§ What you will do:
For this exercise, return only the lines from the line containing "The Blender code" through the line containing "return piece", both ends included, exactly as they are.

★ ★ ★ ★ ★

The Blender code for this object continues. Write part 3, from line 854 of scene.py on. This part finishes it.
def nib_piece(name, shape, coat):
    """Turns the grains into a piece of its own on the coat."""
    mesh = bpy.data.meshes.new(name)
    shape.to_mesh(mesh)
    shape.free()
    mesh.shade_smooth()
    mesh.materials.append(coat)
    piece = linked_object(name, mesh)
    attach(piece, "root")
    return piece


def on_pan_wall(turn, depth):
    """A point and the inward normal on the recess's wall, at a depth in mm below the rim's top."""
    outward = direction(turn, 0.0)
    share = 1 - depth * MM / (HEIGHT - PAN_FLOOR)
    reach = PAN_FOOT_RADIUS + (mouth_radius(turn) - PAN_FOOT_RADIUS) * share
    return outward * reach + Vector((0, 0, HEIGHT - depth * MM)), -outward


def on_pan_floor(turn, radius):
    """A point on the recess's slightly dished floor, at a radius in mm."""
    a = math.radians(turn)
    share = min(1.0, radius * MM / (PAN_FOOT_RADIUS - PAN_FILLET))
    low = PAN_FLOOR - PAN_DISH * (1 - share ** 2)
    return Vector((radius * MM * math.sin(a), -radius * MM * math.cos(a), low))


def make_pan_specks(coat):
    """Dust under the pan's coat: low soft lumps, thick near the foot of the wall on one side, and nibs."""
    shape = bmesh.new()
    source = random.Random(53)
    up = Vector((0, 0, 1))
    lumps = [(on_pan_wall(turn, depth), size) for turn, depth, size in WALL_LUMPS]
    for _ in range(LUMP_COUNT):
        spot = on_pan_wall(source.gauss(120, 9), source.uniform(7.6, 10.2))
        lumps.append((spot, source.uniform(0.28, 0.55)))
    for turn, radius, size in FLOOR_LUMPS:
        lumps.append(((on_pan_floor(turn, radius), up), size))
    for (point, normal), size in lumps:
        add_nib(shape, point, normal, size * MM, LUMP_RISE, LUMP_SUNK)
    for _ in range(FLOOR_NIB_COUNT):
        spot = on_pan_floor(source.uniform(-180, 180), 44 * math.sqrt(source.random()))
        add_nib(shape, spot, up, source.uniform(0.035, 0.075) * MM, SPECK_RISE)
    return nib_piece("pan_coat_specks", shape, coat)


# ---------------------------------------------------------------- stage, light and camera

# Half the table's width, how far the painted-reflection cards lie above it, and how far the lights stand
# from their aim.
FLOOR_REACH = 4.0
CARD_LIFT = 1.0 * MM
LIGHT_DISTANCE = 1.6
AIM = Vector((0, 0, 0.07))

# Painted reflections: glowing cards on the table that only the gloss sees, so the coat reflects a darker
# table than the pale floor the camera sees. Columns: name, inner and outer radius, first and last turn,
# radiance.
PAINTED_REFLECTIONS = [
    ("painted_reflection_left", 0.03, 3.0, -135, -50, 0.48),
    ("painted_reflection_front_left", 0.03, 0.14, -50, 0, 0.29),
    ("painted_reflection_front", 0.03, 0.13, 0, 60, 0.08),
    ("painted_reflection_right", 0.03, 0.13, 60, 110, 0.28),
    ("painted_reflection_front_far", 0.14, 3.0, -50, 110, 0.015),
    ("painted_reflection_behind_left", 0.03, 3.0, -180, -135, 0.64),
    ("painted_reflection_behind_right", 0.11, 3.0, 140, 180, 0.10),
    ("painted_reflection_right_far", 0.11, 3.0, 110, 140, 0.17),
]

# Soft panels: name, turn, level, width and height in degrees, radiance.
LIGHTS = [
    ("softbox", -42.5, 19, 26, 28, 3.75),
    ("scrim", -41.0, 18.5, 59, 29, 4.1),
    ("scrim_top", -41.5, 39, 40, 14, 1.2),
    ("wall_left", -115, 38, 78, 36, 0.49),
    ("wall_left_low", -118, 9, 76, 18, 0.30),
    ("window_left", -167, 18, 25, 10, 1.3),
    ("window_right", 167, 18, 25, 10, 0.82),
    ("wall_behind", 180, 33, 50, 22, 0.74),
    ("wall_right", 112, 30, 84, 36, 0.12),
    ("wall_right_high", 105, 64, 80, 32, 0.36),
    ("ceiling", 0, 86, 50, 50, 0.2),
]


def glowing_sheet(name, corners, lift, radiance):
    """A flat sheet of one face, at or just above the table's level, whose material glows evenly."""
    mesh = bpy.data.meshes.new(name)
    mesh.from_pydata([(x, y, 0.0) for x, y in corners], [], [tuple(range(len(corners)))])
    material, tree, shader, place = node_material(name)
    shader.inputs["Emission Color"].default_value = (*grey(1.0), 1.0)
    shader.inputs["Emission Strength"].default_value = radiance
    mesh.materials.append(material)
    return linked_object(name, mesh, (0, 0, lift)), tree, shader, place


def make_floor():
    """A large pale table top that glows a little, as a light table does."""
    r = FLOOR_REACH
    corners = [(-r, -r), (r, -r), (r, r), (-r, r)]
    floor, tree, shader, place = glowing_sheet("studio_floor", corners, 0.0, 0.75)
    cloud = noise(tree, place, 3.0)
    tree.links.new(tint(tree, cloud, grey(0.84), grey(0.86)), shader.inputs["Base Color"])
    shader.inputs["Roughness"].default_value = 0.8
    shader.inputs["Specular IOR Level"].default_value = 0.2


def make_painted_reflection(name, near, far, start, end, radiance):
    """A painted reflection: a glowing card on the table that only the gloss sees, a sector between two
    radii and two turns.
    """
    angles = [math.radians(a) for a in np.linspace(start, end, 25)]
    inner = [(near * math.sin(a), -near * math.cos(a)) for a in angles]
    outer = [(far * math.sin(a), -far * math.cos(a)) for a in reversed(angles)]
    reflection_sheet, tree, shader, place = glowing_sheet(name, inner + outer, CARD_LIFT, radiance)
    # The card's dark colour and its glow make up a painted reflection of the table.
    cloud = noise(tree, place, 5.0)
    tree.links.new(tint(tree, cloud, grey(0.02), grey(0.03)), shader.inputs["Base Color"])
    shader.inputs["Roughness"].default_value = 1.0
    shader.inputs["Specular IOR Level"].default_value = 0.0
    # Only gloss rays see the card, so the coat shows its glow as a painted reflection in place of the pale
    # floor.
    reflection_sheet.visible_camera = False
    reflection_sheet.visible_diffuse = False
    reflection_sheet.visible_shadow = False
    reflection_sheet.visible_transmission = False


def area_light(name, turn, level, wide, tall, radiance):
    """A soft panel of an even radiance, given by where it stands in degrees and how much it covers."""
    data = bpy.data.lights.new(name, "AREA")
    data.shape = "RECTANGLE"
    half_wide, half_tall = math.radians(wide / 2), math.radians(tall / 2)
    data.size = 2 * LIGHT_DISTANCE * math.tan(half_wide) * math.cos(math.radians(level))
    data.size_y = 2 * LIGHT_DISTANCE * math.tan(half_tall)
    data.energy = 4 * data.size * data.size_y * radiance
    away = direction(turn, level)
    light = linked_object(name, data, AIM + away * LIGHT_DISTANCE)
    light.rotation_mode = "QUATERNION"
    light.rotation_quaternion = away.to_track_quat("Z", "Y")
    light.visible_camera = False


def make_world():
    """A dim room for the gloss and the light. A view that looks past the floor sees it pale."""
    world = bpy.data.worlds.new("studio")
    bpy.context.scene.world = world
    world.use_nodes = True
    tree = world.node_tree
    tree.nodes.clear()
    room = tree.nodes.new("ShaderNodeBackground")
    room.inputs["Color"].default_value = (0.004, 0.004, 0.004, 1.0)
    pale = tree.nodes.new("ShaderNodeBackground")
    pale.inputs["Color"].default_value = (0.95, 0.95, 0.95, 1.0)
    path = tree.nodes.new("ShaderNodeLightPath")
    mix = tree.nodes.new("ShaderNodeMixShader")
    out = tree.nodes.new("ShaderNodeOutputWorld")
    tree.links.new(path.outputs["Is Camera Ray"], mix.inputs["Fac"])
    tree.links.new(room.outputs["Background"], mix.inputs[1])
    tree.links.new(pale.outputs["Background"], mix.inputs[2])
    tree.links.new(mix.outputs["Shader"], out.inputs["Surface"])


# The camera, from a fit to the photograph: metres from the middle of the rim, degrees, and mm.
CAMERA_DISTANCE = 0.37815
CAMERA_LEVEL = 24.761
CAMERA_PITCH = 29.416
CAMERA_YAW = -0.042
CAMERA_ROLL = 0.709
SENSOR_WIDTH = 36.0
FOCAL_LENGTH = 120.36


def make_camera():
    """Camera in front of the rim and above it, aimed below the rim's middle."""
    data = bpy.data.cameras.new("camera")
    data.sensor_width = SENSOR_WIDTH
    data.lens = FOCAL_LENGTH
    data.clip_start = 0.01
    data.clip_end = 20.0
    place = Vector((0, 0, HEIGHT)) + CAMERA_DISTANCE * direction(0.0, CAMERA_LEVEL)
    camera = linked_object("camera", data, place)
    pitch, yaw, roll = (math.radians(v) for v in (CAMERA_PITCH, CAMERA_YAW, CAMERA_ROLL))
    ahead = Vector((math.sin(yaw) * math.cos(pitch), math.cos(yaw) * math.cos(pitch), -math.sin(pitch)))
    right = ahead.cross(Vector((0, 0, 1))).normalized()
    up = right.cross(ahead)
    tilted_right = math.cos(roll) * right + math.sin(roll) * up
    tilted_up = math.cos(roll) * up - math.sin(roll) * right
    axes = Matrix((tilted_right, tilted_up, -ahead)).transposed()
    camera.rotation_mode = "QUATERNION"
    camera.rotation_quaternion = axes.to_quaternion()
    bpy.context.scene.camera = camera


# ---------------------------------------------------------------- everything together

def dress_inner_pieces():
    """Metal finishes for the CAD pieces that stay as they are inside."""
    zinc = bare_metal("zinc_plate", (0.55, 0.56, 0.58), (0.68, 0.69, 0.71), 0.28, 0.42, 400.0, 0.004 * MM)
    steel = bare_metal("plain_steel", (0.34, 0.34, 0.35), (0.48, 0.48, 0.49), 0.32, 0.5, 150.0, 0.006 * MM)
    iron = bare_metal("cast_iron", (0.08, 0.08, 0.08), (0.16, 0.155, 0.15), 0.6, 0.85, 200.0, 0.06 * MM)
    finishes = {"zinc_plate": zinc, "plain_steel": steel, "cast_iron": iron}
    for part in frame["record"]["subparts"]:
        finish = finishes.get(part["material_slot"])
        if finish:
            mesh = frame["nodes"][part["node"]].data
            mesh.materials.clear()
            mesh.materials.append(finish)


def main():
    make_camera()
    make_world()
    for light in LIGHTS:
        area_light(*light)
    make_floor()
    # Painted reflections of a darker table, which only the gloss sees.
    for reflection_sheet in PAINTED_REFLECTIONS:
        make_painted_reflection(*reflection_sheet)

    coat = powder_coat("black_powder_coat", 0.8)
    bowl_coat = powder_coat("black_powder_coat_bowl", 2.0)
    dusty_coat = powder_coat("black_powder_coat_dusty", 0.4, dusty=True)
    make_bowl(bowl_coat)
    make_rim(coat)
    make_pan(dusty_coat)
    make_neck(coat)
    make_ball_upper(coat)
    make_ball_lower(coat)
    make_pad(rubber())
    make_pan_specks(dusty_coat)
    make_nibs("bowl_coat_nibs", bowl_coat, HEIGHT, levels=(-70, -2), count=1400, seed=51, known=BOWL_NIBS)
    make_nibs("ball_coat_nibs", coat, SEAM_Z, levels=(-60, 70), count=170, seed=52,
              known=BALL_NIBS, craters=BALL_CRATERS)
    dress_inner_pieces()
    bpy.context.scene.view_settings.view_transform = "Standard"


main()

★ ★ ★ ★ ★

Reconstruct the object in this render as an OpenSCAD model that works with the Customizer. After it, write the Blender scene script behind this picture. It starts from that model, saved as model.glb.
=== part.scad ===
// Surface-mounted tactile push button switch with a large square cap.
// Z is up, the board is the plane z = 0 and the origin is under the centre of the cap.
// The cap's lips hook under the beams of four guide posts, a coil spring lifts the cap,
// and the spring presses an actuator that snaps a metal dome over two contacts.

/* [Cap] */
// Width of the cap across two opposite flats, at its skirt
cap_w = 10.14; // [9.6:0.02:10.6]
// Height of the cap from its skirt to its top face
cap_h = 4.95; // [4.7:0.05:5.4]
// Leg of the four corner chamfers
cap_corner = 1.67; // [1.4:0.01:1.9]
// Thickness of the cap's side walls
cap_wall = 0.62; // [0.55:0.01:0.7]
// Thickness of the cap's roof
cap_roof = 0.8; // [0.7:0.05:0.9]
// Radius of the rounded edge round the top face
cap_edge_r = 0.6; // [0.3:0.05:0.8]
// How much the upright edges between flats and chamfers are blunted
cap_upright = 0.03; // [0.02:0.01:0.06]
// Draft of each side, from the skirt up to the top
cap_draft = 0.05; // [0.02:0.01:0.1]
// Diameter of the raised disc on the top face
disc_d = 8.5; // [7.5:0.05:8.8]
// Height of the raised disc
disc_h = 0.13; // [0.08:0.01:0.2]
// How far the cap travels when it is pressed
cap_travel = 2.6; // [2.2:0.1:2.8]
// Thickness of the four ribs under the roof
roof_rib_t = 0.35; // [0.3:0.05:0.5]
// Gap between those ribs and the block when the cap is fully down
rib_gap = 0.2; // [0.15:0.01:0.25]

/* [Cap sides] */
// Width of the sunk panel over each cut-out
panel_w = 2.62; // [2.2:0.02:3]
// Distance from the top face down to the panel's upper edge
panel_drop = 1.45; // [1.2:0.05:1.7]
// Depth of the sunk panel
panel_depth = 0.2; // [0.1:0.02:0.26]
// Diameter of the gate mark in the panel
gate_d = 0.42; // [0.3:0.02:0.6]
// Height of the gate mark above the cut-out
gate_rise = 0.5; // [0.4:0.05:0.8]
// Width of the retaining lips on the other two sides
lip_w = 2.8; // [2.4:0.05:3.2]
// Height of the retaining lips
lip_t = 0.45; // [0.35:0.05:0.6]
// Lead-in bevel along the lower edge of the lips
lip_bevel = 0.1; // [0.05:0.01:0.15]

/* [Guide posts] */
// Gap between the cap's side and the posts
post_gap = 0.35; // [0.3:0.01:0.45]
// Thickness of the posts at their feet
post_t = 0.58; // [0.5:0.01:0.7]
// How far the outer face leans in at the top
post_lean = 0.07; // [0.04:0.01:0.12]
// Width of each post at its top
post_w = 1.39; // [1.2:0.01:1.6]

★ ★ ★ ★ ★

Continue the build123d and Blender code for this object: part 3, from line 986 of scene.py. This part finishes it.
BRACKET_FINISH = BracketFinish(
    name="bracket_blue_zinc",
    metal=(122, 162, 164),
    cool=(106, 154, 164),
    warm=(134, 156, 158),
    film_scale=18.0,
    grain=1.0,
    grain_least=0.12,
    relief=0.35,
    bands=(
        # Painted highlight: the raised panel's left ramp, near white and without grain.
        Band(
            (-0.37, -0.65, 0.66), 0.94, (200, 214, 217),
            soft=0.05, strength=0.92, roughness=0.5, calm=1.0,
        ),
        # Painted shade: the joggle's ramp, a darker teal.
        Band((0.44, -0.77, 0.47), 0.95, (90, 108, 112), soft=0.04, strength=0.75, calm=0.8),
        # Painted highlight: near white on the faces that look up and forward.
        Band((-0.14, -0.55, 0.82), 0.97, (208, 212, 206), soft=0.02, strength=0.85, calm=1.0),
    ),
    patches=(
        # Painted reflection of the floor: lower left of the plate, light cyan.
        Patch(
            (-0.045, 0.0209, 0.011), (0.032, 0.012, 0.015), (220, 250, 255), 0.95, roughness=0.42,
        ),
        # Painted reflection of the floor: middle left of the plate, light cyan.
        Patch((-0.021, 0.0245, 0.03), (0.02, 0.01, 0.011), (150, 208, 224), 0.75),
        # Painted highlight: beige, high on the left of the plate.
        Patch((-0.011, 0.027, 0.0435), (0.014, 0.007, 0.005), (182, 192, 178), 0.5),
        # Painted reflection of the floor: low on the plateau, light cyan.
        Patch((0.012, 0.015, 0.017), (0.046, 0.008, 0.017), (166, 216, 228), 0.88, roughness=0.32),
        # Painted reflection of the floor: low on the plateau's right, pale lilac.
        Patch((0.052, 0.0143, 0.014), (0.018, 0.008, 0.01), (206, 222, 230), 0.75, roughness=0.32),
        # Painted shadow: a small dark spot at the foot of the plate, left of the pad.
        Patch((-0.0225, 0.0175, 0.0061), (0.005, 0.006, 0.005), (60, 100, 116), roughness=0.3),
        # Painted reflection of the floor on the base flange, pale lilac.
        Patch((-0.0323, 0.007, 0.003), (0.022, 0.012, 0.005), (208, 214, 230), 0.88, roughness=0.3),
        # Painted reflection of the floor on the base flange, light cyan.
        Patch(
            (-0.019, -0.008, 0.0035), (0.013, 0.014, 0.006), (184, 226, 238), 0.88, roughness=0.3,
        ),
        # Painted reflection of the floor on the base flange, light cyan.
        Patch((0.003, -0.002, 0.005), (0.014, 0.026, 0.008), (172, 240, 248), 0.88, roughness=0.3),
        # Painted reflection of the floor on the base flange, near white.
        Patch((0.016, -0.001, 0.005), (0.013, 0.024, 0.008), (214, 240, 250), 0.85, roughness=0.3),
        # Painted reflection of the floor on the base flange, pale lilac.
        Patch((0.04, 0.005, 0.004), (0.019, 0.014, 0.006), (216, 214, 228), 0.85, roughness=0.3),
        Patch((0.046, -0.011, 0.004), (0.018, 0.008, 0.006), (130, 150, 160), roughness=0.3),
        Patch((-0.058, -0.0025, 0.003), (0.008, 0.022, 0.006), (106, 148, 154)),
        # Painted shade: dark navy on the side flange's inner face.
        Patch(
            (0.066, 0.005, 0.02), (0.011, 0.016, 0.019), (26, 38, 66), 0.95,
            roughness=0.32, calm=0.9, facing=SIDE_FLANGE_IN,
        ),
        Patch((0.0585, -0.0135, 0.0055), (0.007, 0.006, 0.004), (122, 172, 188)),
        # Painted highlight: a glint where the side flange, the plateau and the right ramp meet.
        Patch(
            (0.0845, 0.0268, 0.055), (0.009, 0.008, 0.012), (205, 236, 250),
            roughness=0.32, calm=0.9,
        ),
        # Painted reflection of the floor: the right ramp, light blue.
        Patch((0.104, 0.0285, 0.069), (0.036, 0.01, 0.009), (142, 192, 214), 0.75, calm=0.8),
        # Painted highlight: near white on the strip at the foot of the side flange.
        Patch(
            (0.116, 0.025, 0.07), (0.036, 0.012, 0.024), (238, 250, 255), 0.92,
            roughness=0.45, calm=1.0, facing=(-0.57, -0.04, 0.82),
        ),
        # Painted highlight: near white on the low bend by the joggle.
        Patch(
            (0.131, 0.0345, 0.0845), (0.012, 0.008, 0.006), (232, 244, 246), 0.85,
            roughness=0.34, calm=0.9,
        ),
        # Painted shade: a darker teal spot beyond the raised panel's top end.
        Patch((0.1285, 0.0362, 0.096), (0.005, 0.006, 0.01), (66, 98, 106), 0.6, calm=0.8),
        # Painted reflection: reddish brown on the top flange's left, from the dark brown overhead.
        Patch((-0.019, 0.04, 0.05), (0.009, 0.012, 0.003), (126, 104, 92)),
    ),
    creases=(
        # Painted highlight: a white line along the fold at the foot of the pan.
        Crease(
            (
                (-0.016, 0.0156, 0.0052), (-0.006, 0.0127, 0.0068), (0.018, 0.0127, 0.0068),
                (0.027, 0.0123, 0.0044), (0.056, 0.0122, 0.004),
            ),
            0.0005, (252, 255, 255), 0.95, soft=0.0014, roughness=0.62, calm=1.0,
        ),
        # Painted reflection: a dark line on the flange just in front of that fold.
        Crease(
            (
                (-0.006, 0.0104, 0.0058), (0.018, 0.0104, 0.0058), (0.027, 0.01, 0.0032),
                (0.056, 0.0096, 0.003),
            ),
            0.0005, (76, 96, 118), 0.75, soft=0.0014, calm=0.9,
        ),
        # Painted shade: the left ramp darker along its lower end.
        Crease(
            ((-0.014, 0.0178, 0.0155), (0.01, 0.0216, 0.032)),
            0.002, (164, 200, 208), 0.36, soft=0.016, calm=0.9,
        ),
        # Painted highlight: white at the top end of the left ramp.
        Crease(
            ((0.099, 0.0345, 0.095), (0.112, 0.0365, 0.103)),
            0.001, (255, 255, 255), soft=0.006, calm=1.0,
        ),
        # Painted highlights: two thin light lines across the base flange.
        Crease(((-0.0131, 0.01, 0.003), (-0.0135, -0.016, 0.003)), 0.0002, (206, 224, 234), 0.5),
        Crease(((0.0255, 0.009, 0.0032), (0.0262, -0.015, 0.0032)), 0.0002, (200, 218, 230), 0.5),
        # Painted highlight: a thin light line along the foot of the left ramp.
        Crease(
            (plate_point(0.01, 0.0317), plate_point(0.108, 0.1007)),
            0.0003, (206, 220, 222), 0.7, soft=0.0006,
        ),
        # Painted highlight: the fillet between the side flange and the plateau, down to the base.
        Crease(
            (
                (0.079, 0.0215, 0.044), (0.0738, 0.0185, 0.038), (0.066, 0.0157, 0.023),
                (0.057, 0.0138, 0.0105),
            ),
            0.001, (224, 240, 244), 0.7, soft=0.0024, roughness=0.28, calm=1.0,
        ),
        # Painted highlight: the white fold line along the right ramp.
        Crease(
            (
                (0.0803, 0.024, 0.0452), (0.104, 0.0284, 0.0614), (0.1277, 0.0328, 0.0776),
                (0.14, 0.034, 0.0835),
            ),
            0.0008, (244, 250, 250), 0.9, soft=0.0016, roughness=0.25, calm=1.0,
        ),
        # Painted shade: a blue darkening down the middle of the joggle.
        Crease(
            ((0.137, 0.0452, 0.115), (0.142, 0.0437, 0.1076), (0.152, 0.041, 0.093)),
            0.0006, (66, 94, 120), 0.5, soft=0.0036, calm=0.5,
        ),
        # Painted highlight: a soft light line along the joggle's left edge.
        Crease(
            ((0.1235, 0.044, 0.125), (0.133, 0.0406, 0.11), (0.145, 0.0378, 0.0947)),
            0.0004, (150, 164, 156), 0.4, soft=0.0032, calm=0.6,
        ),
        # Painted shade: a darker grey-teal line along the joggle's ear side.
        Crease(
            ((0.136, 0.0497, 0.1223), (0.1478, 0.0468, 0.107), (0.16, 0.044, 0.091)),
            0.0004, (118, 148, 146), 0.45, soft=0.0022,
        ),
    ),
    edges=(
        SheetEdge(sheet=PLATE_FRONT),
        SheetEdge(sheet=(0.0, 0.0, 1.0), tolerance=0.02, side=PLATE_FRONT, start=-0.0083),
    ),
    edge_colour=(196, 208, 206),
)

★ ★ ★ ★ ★

§ Exercise result:
The Blender code for this object continues. Write part 3, from line 854 of scene.py on. This part finishes it.
def nib_piece(name, shape, coat):
    """Turns the grains into a piece of its own on the coat."""
    mesh = bpy.data.meshes.new(name)
    shape.to_mesh(mesh)
    shape.free()
    mesh.shade_smooth()
    mesh.materials.append(coat)
    piece = linked_object(name, mesh)
    attach(piece, "root")
    return piece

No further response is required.